• [Problem to solve]:
Retype word for word the lines lying between the line containing "const tuberGeometry = pressFlat(bodyGeometry());" and the line containing "for corner in", together with those two lines themselves, and nothing besides.

=======

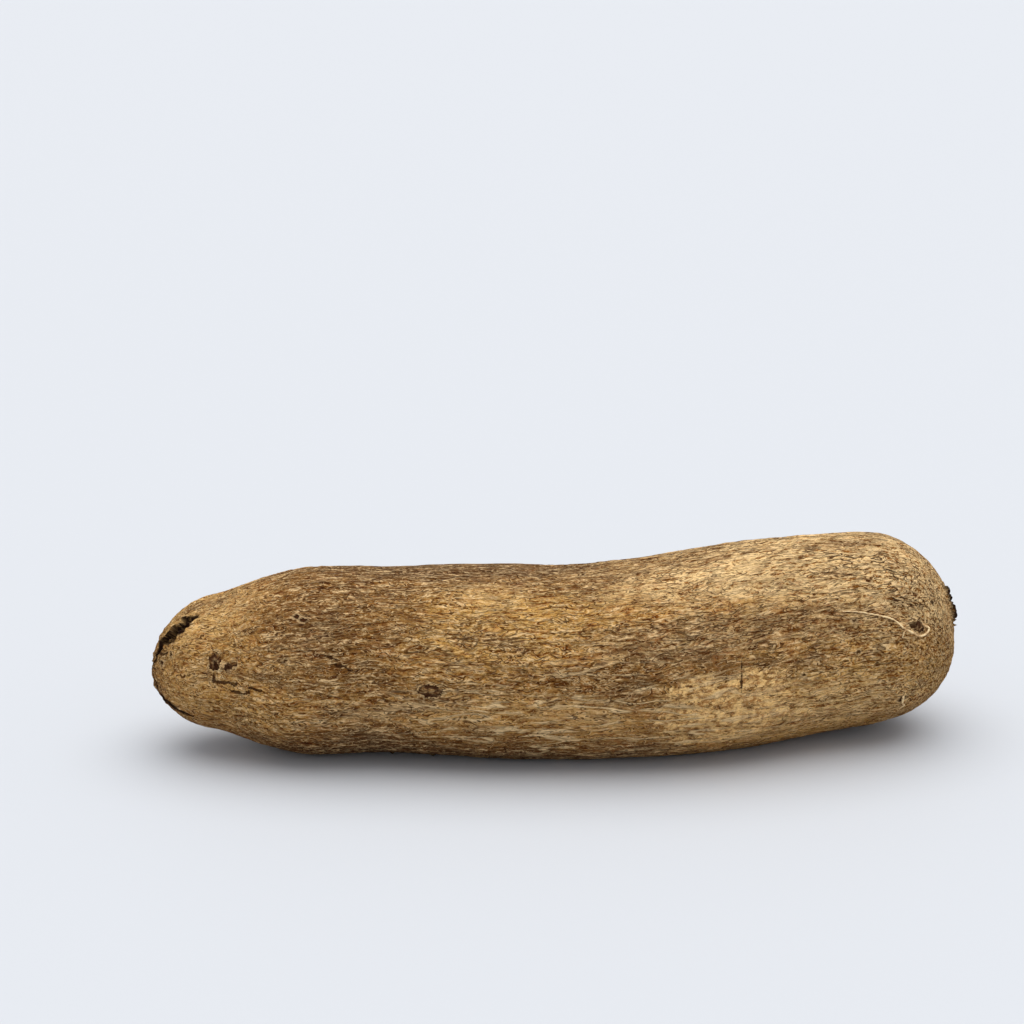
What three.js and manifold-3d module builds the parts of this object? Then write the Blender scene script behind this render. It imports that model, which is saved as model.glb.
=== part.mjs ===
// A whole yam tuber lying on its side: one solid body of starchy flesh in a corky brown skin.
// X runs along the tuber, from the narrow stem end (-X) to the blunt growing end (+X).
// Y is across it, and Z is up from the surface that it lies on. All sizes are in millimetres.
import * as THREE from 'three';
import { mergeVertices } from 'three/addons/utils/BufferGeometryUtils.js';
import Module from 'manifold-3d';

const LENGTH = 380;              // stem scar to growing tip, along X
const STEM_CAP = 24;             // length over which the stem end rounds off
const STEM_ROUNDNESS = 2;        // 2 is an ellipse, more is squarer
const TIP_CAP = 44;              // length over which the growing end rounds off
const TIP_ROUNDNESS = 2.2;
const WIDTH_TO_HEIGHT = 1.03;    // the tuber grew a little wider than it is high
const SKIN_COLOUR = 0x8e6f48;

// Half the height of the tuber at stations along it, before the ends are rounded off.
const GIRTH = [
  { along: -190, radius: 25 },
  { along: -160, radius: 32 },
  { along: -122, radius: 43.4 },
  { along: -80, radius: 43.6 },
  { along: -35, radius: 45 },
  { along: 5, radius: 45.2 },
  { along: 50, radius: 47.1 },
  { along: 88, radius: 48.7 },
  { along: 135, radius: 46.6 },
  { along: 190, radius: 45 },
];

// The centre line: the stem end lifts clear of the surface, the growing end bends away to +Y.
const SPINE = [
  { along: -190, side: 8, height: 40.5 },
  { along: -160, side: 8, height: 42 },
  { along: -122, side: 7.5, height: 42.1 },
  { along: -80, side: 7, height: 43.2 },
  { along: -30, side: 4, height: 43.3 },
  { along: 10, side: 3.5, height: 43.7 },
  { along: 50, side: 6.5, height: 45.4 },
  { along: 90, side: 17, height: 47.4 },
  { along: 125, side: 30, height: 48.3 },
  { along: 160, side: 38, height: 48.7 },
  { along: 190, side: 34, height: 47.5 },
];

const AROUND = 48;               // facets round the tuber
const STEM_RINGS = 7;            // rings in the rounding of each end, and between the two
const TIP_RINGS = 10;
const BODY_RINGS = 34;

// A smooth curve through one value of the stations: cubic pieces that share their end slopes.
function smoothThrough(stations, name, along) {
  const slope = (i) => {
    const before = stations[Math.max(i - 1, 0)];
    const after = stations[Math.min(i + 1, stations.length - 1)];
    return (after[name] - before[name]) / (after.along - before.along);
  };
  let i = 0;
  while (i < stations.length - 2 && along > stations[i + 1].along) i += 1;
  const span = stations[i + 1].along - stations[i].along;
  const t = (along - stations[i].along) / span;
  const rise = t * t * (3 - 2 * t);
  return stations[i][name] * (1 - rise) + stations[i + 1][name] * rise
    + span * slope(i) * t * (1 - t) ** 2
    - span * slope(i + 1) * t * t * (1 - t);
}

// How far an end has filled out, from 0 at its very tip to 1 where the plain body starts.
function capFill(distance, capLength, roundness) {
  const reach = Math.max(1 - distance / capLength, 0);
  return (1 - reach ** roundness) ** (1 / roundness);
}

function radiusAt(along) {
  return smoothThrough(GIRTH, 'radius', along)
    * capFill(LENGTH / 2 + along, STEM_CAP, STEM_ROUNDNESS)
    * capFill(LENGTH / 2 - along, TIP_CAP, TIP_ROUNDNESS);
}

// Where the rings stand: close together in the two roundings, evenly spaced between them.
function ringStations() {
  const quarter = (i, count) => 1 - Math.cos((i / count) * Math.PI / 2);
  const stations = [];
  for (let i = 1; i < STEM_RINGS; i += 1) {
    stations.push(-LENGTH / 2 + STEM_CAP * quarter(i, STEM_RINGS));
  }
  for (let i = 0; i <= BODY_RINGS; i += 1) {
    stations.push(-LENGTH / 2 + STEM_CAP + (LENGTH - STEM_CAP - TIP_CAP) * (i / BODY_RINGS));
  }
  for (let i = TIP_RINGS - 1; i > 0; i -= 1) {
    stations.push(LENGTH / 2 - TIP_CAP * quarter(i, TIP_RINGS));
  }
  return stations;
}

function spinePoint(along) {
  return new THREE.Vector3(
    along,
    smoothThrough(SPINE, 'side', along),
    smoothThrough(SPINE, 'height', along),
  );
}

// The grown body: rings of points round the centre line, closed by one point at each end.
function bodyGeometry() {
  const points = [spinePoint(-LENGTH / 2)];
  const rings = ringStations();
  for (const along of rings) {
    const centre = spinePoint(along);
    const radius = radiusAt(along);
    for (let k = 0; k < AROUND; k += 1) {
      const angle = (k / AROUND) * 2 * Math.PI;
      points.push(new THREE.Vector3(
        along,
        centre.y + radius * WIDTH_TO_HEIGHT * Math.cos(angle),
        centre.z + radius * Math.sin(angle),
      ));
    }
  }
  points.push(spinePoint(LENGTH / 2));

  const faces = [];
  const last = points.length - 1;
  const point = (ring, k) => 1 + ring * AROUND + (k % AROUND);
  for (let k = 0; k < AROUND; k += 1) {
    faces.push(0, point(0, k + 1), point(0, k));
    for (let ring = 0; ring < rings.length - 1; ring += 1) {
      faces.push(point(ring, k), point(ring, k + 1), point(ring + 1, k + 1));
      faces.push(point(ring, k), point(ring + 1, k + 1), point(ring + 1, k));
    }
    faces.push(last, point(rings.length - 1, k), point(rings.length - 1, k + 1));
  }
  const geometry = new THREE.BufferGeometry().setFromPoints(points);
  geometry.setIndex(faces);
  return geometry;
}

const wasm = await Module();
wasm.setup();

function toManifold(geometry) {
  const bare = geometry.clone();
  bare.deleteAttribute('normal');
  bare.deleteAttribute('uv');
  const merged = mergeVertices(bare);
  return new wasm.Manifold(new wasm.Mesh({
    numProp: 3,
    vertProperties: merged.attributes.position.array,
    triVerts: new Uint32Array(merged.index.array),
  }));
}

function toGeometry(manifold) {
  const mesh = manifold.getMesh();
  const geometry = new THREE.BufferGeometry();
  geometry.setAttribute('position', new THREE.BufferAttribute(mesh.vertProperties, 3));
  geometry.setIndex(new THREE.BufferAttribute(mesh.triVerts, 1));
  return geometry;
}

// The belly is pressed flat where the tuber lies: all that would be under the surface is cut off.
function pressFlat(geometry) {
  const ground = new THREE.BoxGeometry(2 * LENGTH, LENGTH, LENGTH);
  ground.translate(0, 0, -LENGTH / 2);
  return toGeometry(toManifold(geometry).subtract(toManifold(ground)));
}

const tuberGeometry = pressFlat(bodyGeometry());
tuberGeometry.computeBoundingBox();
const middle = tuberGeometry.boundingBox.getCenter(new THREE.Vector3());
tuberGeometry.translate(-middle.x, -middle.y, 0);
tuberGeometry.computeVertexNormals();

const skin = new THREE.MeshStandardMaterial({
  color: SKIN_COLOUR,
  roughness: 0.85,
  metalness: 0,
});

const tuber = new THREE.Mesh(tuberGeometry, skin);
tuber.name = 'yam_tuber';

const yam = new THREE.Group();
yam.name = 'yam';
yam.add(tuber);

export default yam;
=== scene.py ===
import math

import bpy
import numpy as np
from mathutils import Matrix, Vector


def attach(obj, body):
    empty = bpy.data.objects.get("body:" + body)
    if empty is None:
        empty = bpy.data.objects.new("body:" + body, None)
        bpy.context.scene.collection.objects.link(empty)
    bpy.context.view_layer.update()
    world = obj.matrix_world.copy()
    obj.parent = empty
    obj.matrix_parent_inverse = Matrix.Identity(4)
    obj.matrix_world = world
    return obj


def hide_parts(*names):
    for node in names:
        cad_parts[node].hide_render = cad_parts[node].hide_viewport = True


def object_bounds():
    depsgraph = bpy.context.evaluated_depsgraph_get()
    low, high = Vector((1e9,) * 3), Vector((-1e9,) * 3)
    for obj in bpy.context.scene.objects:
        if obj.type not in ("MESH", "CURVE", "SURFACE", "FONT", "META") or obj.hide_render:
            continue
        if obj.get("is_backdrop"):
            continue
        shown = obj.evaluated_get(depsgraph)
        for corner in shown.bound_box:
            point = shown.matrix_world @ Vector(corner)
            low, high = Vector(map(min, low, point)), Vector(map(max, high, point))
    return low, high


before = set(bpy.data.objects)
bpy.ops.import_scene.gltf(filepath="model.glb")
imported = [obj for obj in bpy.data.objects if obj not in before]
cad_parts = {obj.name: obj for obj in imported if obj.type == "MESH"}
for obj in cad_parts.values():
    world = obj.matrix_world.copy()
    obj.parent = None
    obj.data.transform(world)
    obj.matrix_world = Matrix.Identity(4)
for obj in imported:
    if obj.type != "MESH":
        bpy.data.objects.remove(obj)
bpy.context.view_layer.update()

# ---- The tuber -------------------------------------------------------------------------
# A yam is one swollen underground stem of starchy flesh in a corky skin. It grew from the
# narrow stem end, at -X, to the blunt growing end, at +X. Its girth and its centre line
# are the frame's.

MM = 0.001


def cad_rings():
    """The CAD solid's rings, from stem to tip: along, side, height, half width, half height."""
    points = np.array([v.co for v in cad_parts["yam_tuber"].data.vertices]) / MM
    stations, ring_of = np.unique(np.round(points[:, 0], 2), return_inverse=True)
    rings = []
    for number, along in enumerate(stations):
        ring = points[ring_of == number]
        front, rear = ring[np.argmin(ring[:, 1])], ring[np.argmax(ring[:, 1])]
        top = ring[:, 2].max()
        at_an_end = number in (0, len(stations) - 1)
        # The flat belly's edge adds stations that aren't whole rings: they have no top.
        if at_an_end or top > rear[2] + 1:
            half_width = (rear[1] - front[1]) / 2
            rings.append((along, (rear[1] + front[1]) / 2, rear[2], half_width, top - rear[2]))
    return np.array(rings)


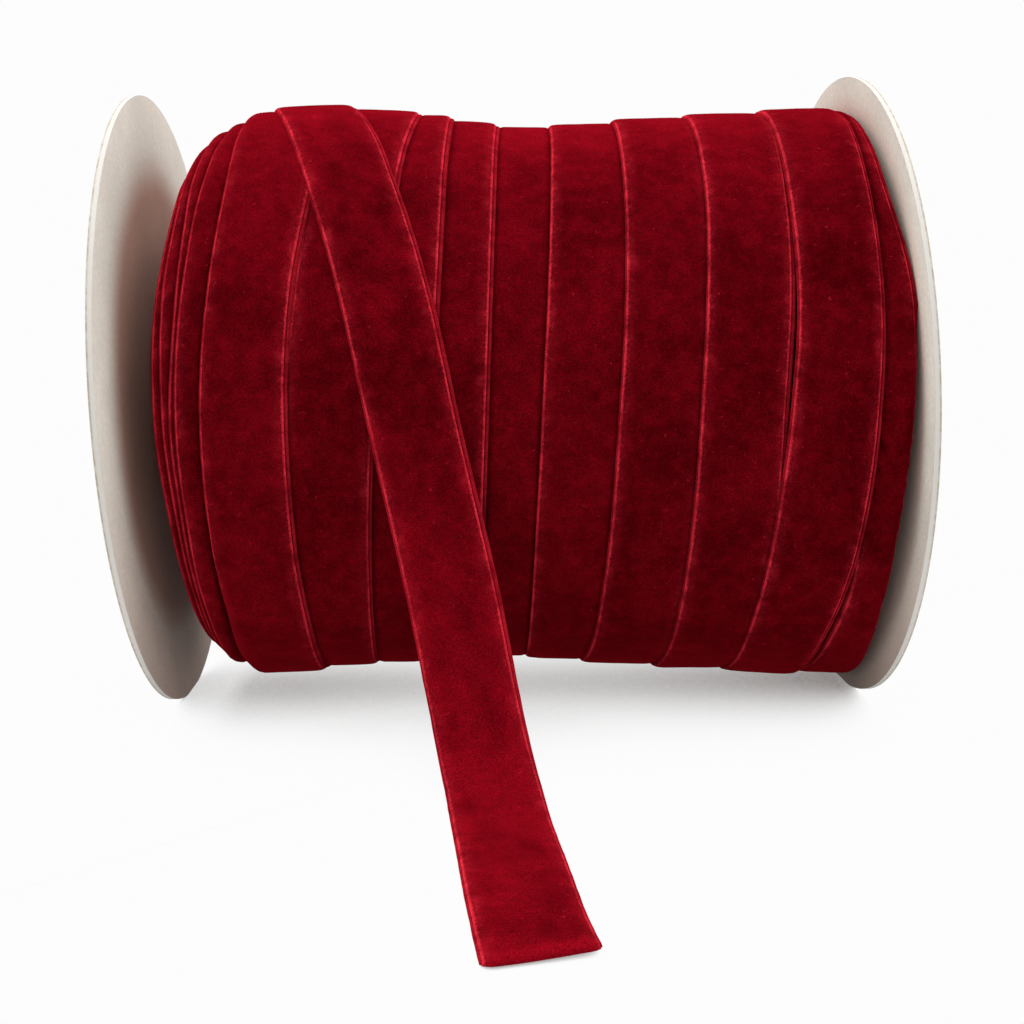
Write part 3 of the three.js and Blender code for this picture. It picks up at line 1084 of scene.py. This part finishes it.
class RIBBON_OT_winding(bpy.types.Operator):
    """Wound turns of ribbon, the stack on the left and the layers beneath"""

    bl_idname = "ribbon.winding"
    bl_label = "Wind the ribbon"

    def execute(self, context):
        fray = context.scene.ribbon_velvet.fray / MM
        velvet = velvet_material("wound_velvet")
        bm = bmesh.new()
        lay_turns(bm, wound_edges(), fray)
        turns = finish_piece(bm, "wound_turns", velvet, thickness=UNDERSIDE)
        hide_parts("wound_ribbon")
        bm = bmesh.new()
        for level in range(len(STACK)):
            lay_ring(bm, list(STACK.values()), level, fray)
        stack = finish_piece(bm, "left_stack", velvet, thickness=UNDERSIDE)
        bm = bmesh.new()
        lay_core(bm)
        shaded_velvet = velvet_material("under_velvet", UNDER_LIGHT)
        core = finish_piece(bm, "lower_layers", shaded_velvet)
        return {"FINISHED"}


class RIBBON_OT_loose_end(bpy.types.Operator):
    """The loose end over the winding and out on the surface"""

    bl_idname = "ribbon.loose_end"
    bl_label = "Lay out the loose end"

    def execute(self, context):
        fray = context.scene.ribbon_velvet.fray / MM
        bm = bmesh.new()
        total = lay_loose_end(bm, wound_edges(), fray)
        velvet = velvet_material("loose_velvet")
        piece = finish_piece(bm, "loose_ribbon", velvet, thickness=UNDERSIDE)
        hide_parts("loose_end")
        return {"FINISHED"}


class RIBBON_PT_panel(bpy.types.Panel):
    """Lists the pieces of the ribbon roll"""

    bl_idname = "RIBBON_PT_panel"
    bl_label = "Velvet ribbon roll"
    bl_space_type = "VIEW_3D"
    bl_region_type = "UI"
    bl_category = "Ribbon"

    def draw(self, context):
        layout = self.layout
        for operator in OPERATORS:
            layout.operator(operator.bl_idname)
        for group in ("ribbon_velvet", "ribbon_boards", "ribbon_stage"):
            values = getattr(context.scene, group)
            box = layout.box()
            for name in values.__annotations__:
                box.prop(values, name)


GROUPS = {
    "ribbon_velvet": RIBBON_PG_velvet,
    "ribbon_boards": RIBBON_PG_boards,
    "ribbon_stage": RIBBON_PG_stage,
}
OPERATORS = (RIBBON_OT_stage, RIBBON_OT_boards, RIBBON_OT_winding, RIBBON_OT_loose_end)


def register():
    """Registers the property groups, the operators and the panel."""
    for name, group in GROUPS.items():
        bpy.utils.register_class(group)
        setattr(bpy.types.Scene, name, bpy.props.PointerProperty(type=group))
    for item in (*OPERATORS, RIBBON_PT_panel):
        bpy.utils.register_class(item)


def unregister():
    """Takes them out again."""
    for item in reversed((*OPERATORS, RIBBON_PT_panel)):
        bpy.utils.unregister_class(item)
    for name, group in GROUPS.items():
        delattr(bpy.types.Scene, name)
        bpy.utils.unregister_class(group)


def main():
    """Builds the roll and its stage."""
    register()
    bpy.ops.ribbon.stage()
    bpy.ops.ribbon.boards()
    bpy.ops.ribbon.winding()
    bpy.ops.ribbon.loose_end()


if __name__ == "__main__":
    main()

=======

• [Output of the task]:
const tuberGeometry = pressFlat(bodyGeometry());
tuberGeometry.computeBoundingBox();
const middle = tuberGeometry.boundingBox.getCenter(new THREE.Vector3());
tuberGeometry.translate(-middle.x, -middle.y, 0);
tuberGeometry.computeVertexNormals();

const skin = new THREE.MeshStandardMaterial({
  color: SKIN_COLOUR,
  roughness: 0.85,
  metalness: 0,
});

const tuber = new THREE.Mesh(tuberGeometry, skin);
tuber.name = 'yam_tuber';

const yam = new THREE.Group();
yam.name = 'yam';
yam.add(tuber);

export default yam;
=== scene.py ===
import math

import bpy
import numpy as np
from mathutils import Matrix, Vector


def attach(obj, body):
    empty = bpy.data.objects.get("body:" + body)
    if empty is None:
        empty = bpy.data.objects.new("body:" + body, None)
        bpy.context.scene.collection.objects.link(empty)
    bpy.context.view_layer.update()
    world = obj.matrix_world.copy()
    obj.parent = empty
    obj.matrix_parent_inverse = Matrix.Identity(4)
    obj.matrix_world = world
    return obj


def hide_parts(*names):
    for node in names:
        cad_parts[node].hide_render = cad_parts[node].hide_viewport = True


def object_bounds():
    depsgraph = bpy.context.evaluated_depsgraph_get()
    low, high = Vector((1e9,) * 3), Vector((-1e9,) * 3)
    for obj in bpy.context.scene.objects:
        if obj.type not in ("MESH", "CURVE", "SURFACE", "FONT", "META") or obj.hide_render:
            continue
        if obj.get("is_backdrop"):
            continue
        shown = obj.evaluated_get(depsgraph)
        for corner in shown.bound_box:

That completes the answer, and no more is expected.